Folding of the greenstone belt sequence and strike-slip faulting during D2 was accompanied by lower greenschist facies metamorphism. Strike-slip faulting resulted in further duplication of the stratigraphy in the southern part of the Honeymoon Well prospect, again with an apparent sense of movement of north block to the south, as well as removing the northern proximal equivalents of the Honeymoon Well ultramafic horizons.

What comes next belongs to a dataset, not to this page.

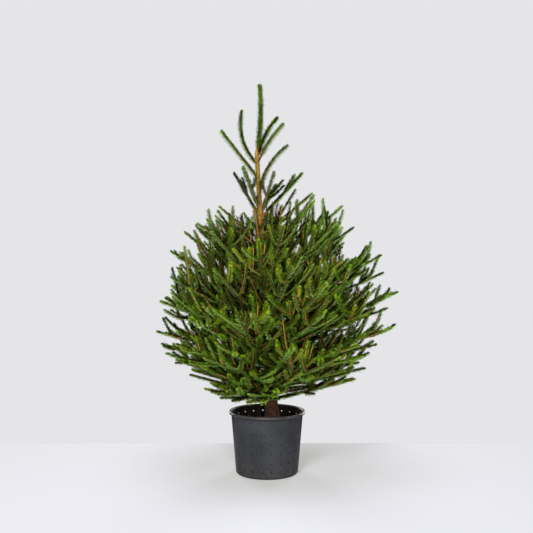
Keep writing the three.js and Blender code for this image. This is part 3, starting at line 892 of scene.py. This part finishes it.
def is_young(stem):
    """Whether a shoot's bark is still pale, and shows where its needles part below it."""
    if stem.line.c[2] > YOUNG_BARK["below"] or outness(stem.line.c) > 1:
        return False
    return stem.level == 0 or stem.seed % 10 < YOUNG_BARK["fine" if stem.fine else "side"]


def boughs_mesh():
    """Each bough from inside the trunk to its tip, with a collar, a rough skin and a knob at each knot."""
    sides = 9
    turns = turns_of(sides)
    points, corners, barks, count = [], [], [], 0
    for whorl, line, stem in boughs:
        rings = int(line.length / 8)
        t = np.linspace(0, 1, rings)
        _, across, over = line.directions(t)
        at = t * line.length
        radius = blend(whorl["radius"], 1.5, t ** 0.9)
        surface = float(trunk_radius(line.a[2]))
        radius = radius + 2.6 * np.exp(-np.maximum(0, at - surface) / 7)
        bare = line.length - stem.line.length
        for knot in knots_of(stem, GROWTH["levels"]):
            radius = radius + 0.9 * np.exp(-(((at - bare - knot) / 5) ** 2))
        round_it = np.cos(turns)[None, :, None], np.sin(turns)[None, :, None]
        outward = across[:, None] * round_it[0] + over[:, None] * round_it[1]
        skin = line.points(t)[:, None] + outward * radius[:, None, None]
        rough = np.array([[noise.noise(Vector(p) * 0.16) for p in ring] for ring in skin])
        skin = skin + outward * (rough * 0.09 * radius[:, None])[..., None]
        points.append(skin.reshape(-1, 3))
        corners.append(ring_bands(rings, sides, count))
        ring_of = (corners[-1][:, 0] - count) // sides
        barks.append((line.length * (1 - ring_of / rings) < YOUNG_BARK["for"]) & is_young(stem))
        count += rings * sides
    return mesh_of(
        "bough_bark", np.concatenate(points), np.concatenate(corners), [BOUGH_BARK, YOUNG_TWIG],
        np.concatenate(barks), smooth=True,
    )


# Twigs: tubes along the stems' lines


def grow_tree(name, inputs):
    """An empty Geometry Nodes tree with named inputs, one mesh in and one mesh out."""
    inputs = [("Geometry", "Geometry", None), *inputs]
    return new_group(name, "GeometryNodeTree", inputs, "Geometry", ("Geometry",))


def named(tree, name, kind):
    """An attribute that the source mesh carries."""
    return out_of(tree, "GeometryNodeInputNamedAttribute", {"Name": name}, data_type=kind)


def made_by(tree, source, name, values):
    """The plain mesh that a tree makes from a source mesh with the given input values."""
    maker = new_piece(name + "_maker", source)
    modifier = maker.modifiers.new(tree.name, "NODES")
    modifier.node_group = tree
    for item in tree.interface.items_tree:
        if item.in_out == "INPUT" and item.name in values:
            modifier[item.identifier] = values[item.name]
    depsgraph = bpy.context.evaluated_depsgraph_get()
    mesh = bpy.data.meshes.new_from_object(maker.evaluated_get(depsgraph), depsgraph=depsgraph)
    mesh.name = name
    maker.modifiers.clear()
    bpy.data.objects.remove(maker)
    return mesh


def finish_tree(tree, made, geometry, materials):
    """Ends a tree in Realize Instances and Set Material, one for each (material, selection)."""
    geometry = out_of(tree, "GeometryNodeRealizeInstances", {"Geometry": geometry})
    for material, chosen in materials:
        inputs = {"Geometry": geometry, "Material": material}
        if chosen is not None:
            inputs["Selection"] = chosen
        geometry = out_of(tree, "GeometryNodeSetMaterial", inputs)
    tree.links.new(geometry, made[0])


def twig_tree():
    """Makes tubes along edges, as thick as their points say, young ones in another material."""
    inputs = [
        ("Sides", "Int", 5), ("Thickness", "Float", 1.0), ("Young Twig", "Material", None),
        ("Old Twig", "Material", None),
    ]
    tree, given, made = grow_tree("twigs_along_stems", inputs)
    inputs = {
        "Curve": out_of(tree, "GeometryNodeMeshToCurve", {"Mesh": given["Geometry"]}),
        "Profile Curve": out_of(
            tree, "GeometryNodeCurvePrimitiveCircle", {"Resolution": given["Sides"], "Radius": 1.0}
        ),
        "Scale": times(tree, named(tree, "twig_radius", "FLOAT"), given["Thickness"]),
        "Fill Caps": True,
    }
    skin = out_of(tree, "GeometryNodeCurveToMesh", inputs)
    young = named(tree, "young", "BOOLEAN")
    finish_tree(tree, made, skin, [(given["Old Twig"], None), (given["Young Twig"], young)])
    return tree


def stem_radius(stem, t):
    """A stem's radius along it, from its root, by its level, to its tip."""
    if stem.mass < len(TOP_SHOOTS):
        return blend(stem.root_radius, TWIG_RADII["top_tip"], t)
    root = stem.root_radius if stem.level == 0 else TWIG_RADII["by_level"][min(stem.level, 3) - 1]
    if stem.fine and stem.level:
        root = min(root, TWIG_RADII["fine"])
    return blend(root, TWIG_RADII["tip"], t)


def twig_paths(name, chosen):
    """The lines of stems as edges, with each point's radius and whether its bark is young."""
    points, edges, radii, young = [], [], [], []
    count = 0
    for stem in chosen:
        steps = max(3, math.ceil(stem.line.length / TWIG_RADII["step"]))
        t = np.linspace(0, 1, steps + 1)
        points.append(stem.line.points(t))
        radii.append(stem_radius(stem, t))
        young.append(((1 - t) * stem.line.length < YOUNG_BARK["for"]) & is_young(stem))
        ends = np.arange(count, count + steps)
        edges.append(np.stack([ends, ends + 1], axis=1))
        count += steps + 1
    mesh = bpy.data.meshes.new(name)
    mesh.from_pydata((np.concatenate(points) * MM).tolist(), np.concatenate(edges).tolist(), [])
    radius = mesh.attributes.new("twig_radius", "FLOAT", "POINT")
    radius.data.foreach_set("value", (np.concatenate(radii) * MM).astype(np.float32))
    flag = mesh.attributes.new("young", "BOOLEAN", "POINT")
    flag.data.foreach_set("value", np.concatenate(young))
    return mesh


# Needles and buds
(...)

At Wedgetail the bulk composition of massive sulphide dominantly reflects magmatic processes, and apart from relatively minor redistribution of Cu and the addition of As to parts of the deposit there appears to have been relatively little adjustment of the sulphide bulk composition during metamorphism. The Ni-rich bulk sulphide compositions of the disseminated sulphide deposits are, however, a function of interaction with metamorphic fluids. The sulphide deposits are located adjacent to major faults that have acted as pathways for migration of larg e volumes of fluid. Highly reduced fluids that may form during progressive alteration of ultramafic rocks (Frost, 1985) have caused complete leaching of Cu and partial loss of Fe, S and Zn from parts of the sulphide deposits and of Fe from large volumes of barren ultramafic rocks. In the latter, magnetite is absent from lizardite-brucite-iowaite dominated alteration assemblages resulting in low magnetic susceptibility for such serpentinites present, for example, south east of Wedgetail and east of Hannibals-Harakka (see Fig. 5, Bourne, 1996). In the disseminated sulphide deposits the metasomatism has formed a zoned pattern in Cu content, whole rock Ni/S ratio and primary sulphide assemblages.

The sulphide zones are defined by pentlandite-minor pyrrhotite-chalcopyrite, pentlandite-only, pentlandite-heazlewoodite and heazlewoodite-only assemblages. Zones containing pyrrhotite and chalcopyrite represent the least altered sulphide assemblages whereas heazlewoodite-only assemblages occur in the most strongly leached rocks.